I shook and started to cry. I just couldn’t believe it. This just happened to me. “I thought you said that this bank had never been robbed?” I sobbed to no one in particular.

 They all surrounded me and tried to comfort me. “Not until now,” someone said.

That day was an eye opener for a small town community. We may know everyone that lives here and have more trust for each other than the average city, but we are not as completely immune to crime as we thought. It CAN still happen. We still cannot fathom why someone would come all the way out in the middle of nowhere to rob a bank. There are never really any answers to these things, I guess. The robber was eventually caught in another robbery in Indiana. He was allegedly an ex-con on parole after serving time for armed robbery. He stole a truck and broke into a house. He committed suicide in that house to avoid going back to jail.
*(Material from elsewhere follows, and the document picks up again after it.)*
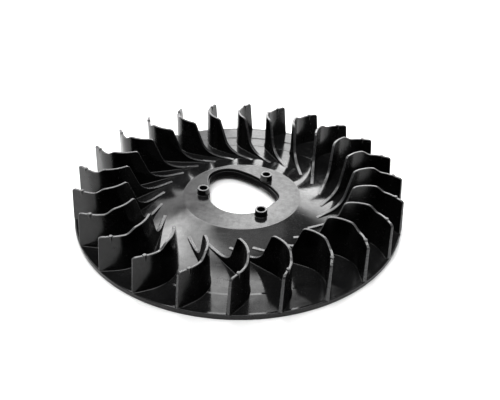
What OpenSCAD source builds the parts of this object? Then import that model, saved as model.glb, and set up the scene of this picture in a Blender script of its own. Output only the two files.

 I didn’t quit my job. I still get jumpy; however, when someone comes in wearing sunglasses or I have never seen them before. I cringe when someone yells too loud in a public place or a stranger stands too close and reaches in his pockets. I think a bit of robber phobia will stay with me for a long time to come.

 No matter where you live or who you are, crime can still strike you anytime or anyplace. You can never be too prepared for disaster. It can happen. Make no mistake about that.

My name is Diana Lange. I live in Illinois with my family of 3 young children and my husband. I work full-time at a bank and I also attend night school at our local community college. I have been writing most of my life. I use it mostly as a hobby and a comfort. I hope to someday have more time to freelance a little.